Stated exercise
Write out the listing in full, matching it word for word.

Provided material
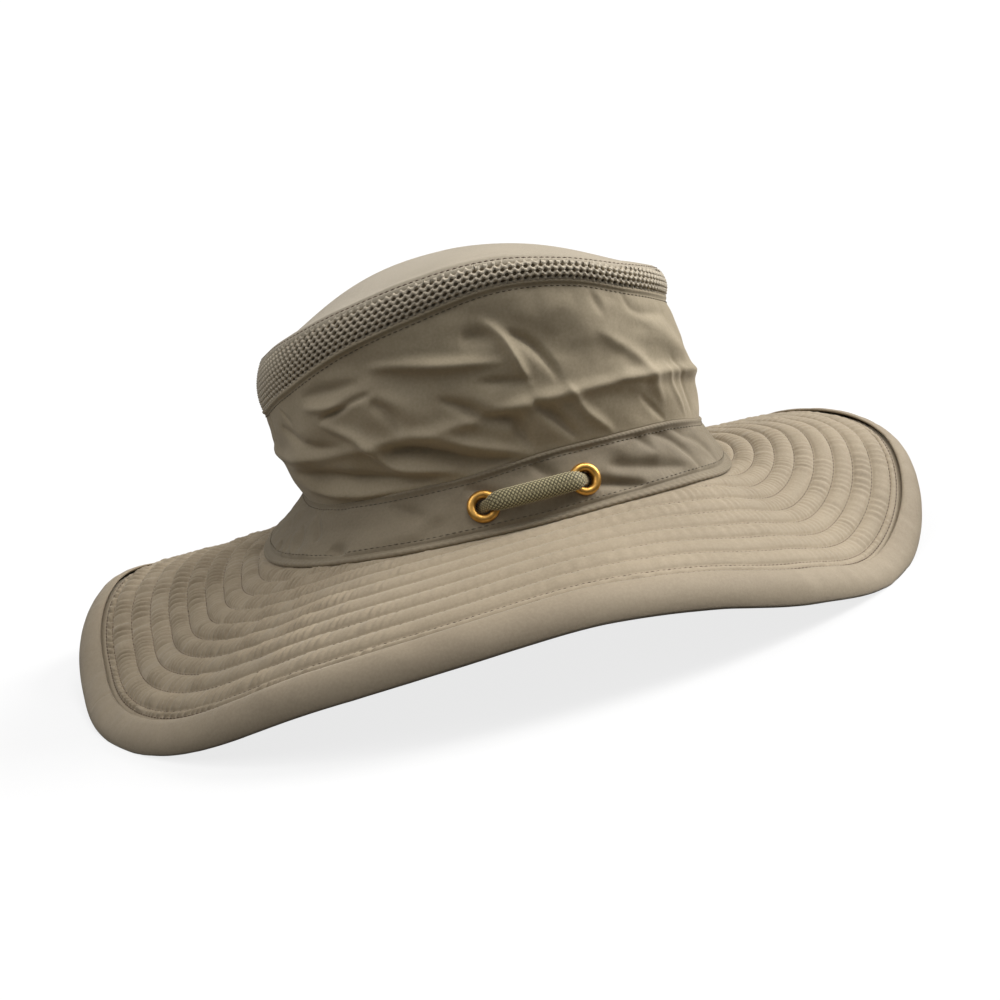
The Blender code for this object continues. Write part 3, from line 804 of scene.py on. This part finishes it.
# Folds drawn after the photo: half width and depth in mm, then heading and height share of each knot
WALL_CREASES = (
    (1.3, -1.2, (212, 0.65), (221, 0.67), (228, 0.68)),
    (2.6, -1.1, (208, 0.87), (218, 0.80), (226, 0.77)),
    (2.6, -1.7, (228, 0.63), (232, 0.51), (234, 0.39)),
    (2.6, -2.8, (226, 0.30), (234, 0.25), (241, 0.18), (251, 0.08), (260, 0.03)),
    (2.6, -2.2, (192, 0.33), (206, 0.25), (217, 0.15), (228, 0.09), (239, 0.06)),
    (2.2, -2.0, (246, 0.50), (252, 0.41), (256, 0.33), (264, 0.26), (266, 0.17), (268, 0.06)),
    (3.0, -1.0, (256, 0.79), (266, 0.73)),
    (1.8, -1.0, (270, 0.74), (276, 0.64), (280, 0.50), (281, 0.42)),
    (2.0, -1.6, (271, 0.33), (277, 0.22), (282, 0.06)),
    (1.8, -0.8, (257, 0.53), (266, 0.47), (273, 0.45)),
    (2.0, -0.35, (299, 0.94), (301, 0.78)),
    (2.0, -0.45, (310, 0.96), (314, 0.83), (330, 0.84)),
    (1.4, -0.35, (298, 0.34), (310, 0.33)),
    (1.4, 0.3, (318, 0.46), (320, 0.26), (325, 0.05)),
    (1.4, -0.3, (322, 0.52), (330, 0.08)),
    (1.4, -0.35, (306, 0.24), (314, 0.03)),
    (2.2, -1.1, (194, 0.76), (206, 0.50), (215, 0.42)),
    (0.8, -0.5, (184, 0.94), (185, 0.71)),
    (0.8, -0.5, (196, 0.90), (200, 0.73)),
    (2.2, 1.5, (230, 0.82), (238, 0.77), (249, 0.69), (266, 0.59)),
    (2.2, 1.7, (212, 0.64), (222, 0.42), (228, 0.20), (240, 0.11), (246, 0.07)),
    (2.0, 1.3, (264, 0.83), (268, 0.72), (270, 0.58), (272, 0.43)),
    (2.4, 1.3, (234, 0.38), (243, 0.29), (252, 0.18), (264, 0.06)),
    (2.0, 0.8, (283, 0.38), (287, 0.20), (294, 0.05)),
    (1.8, 1.0, (194, 0.19), (216, 0.07), (232, 0.05)),
    (1.8, 0.9, (208, 0.79), (220, 0.68), (226, 0.66)),
    (2.6, 0.6, (298, 0.67), (310, 0.47), (314, 0.17)),
    (2.4, -1.2, (20, 0.70), (34, 0.45), (50, 0.35)),
    (2.4, 1.0, (60, 0.25), (80, 0.40), (96, 0.45)),
    (2.4, -1.3, (104, 0.75), (120, 0.55), (132, 0.30)),
    (2.2, -1.0, (140, 0.60), (154, 0.35), (166, 0.30)),
)
BAND_CREASES = (
    (2.0, -0.8, (246, 0.86), (257, 0.56)),
    (2.0, -0.8, (266, 0.92), (274, 0.60)),
    (1.8, -1.3, (284, 0.36), (292, 0.26), (301, 0.10)),
    (2.6, -1.0, (290, 0.58), (302, 0.41), (316, 0.22)),
    (1.8, -0.6, (305, 1.00), (316, 0.65), (322, 0.10)),
    (1.8, -0.4, (300, 1.00), (307, 0.60)),
    (1.8, -0.5, (314, 1.00), (320, 0.78), (330, 0.45), (332, 0.10)),
    (2.2, -1.0, (224, 0.85), (236, 0.50)),
    (2.6, -1.2, (210, 0.25), (216, 0.05)),
    (1.2, -0.6, (182, 0.26), (184, 0.09)),
    (1.2, 0.6, (185, 0.48), (190, 0.16), (191, 0.04)),
    (1.2, 0.6, (188, 0.50), (194, 0.21), (198, 0.04)),
    (1.4, -0.8, (190, 0.61), (198, 0.22)),
    (1.6, -0.8, (197, 0.80), (204, 0.36)),
)


def strip_points(strip, heading, rise, lift):
    share = rise / strip_height(strip, heading)
    normal = crown_normal(strip, share, heading)
    base = crown_line(strip, share, heading)
    if strip == WALL:
        base = base + base_outward(heading) * fold_push(heading, share)[..., None]
    return base + normal * lift[..., None]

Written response
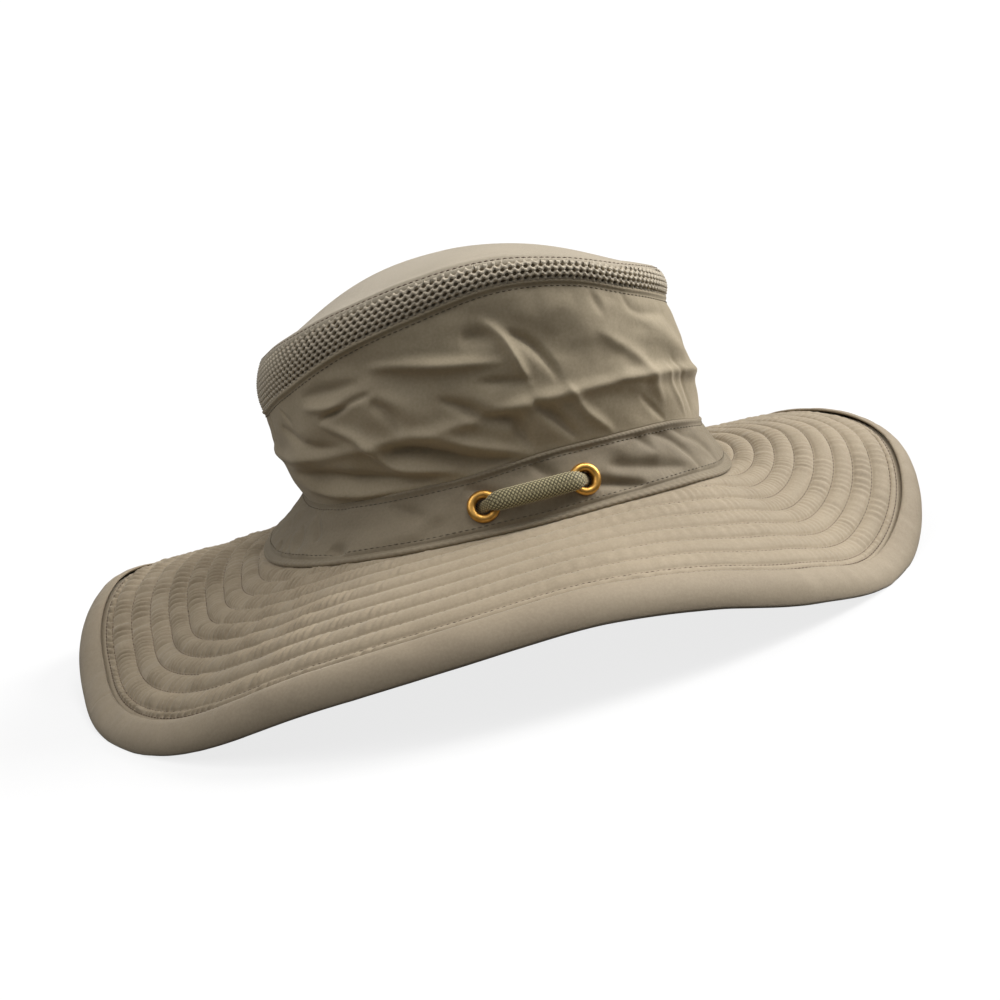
The Blender code for this object continues. Write part 3, from line 804 of scene.py on. This part finishes it.
# Folds drawn after the photo: half width and depth in mm, then heading and height share of each knot
WALL_CREASES = (
    (1.3, -1.2, (212, 0.65), (221, 0.67), (228, 0.68)),
    (2.6, -1.1, (208, 0.87), (218, 0.80), (226, 0.77)),
    (2.6, -1.7, (228, 0.63), (232, 0.51), (234, 0.39)),
    (2.6, -2.8, (226, 0.30), (234, 0.25), (241, 0.18), (251, 0.08), (260, 0.03)),
    (2.6, -2.2, (192, 0.33), (206, 0.25), (217, 0.15), (228, 0.09), (239, 0.06)),
    (2.2, -2.0, (246, 0.50), (252, 0.41), (256, 0.33), (264, 0.26), (266, 0.17), (268, 0.06)),
    (3.0, -1.0, (256, 0.79), (266, 0.73)),
    (1.8, -1.0, (270, 0.74), (276, 0.64), (280, 0.50), (281, 0.42)),
    (2.0, -1.6, (271, 0.33), (277, 0.22), (282, 0.06)),
    (1.8, -0.8, (257, 0.53), (266, 0.47), (273, 0.45)),
    (2.0, -0.35, (299, 0.94), (301, 0.78)),
    (2.0, -0.45, (310, 0.96), (314, 0.83), (330, 0.84)),
    (1.4, -0.35, (298, 0.34), (310, 0.33)),
    (1.4, 0.3, (318, 0.46), (320, 0.26), (325, 0.05)),
    (1.4, -0.3, (322, 0.52), (330, 0.08)),
    (1.4, -0.35, (306, 0.24), (314, 0.03)),
    (2.2, -1.1, (194, 0.76), (206, 0.50), (215, 0.42)),
    (0.8, -0.5, (184, 0.94), (185, 0.71)),
    (0.8, -0.5, (196, 0.90), (200, 0.73)),
    (2.2, 1.5, (230, 0.82), (238, 0.77), (249, 0.69), (266, 0.59)),
    (2.2, 1.7, (212, 0.64), (222, 0.42), (228, 0.20), (240, 0.11), (246, 0.07)),
    (2.0, 1.3, (264, 0.83), (268, 0.72), (270, 0.58), (272, 0.43)),
    (2.4, 1.3, (234, 0.38), (243, 0.29), (252, 0.18), (264, 0.06)),
    (2.0, 0.8, (283, 0.38), (287, 0.20), (294, 0.05)),
    (1.8, 1.0, (194, 0.19), (216, 0.07), (232, 0.05)),
    (1.8, 0.9, (208, 0.79), (220, 0.68), (226, 0.66)),
    (2.6, 0.6, (298, 0.67), (310, 0.47), (314, 0.17)),
    (2.4, -1.2, (20, 0.70), (34, 0.45), (50, 0.35)),
    (2.4, 1.0, (60, 0.25), (80, 0.40), (96, 0.45)),
    (2.4, -1.3, (104, 0.75), (120, 0.55), (132, 0.30)),
    (2.2, -1.0, (140, 0.60), (154, 0.35), (166, 0.30)),
)
BAND_CREASES = (
    (2.0, -0.8, (246, 0.86), (257, 0.56)),
    (2.0, -0.8, (266, 0.92), (274, 0.60)),
    (1.8, -1.3, (284, 0.36), (292, 0.26), (301, 0.10)),
    (2.6, -1.0, (290, 0.58), (302, 0.41), (316, 0.22)),
    (1.8, -0.6, (305, 1.00), (316, 0.65), (322, 0.10)),
    (1.8, -0.4, (300, 1.00), (307, 0.60)),
    (1.8, -0.5, (314, 1.00), (320, 0.78), (330, 0.45), (332, 0.10)),
    (2.2, -1.0, (224, 0.85), (236, 0.50)),
    (2.6, -1.2, (210, 0.25), (216, 0.05)),
    (1.2, -0.6, (182, 0.26), (184, 0.09)),
    (1.2, 0.6, (185, 0.48), (190, 0.16), (191, 0.04)),
    (1.2, 0.6, (188, 0.50), (194, 0.21), (198, 0.04)),
    (1.4, -0.8, (190, 0.61), (198, 0.22)),
    (1.6, -0.8, (197, 0.80), (204, 0.36)),
)


def strip_points(strip, heading, rise, lift):
    share = rise / strip_height(strip, heading)
    normal = crown_normal(strip, share, heading)
    base = crown_line(strip, share, heading)
    if strip == WALL:
        base = base + base_outward(heading) * fold_push(heading, share)[..., None]
    return base + normal * lift[..., None]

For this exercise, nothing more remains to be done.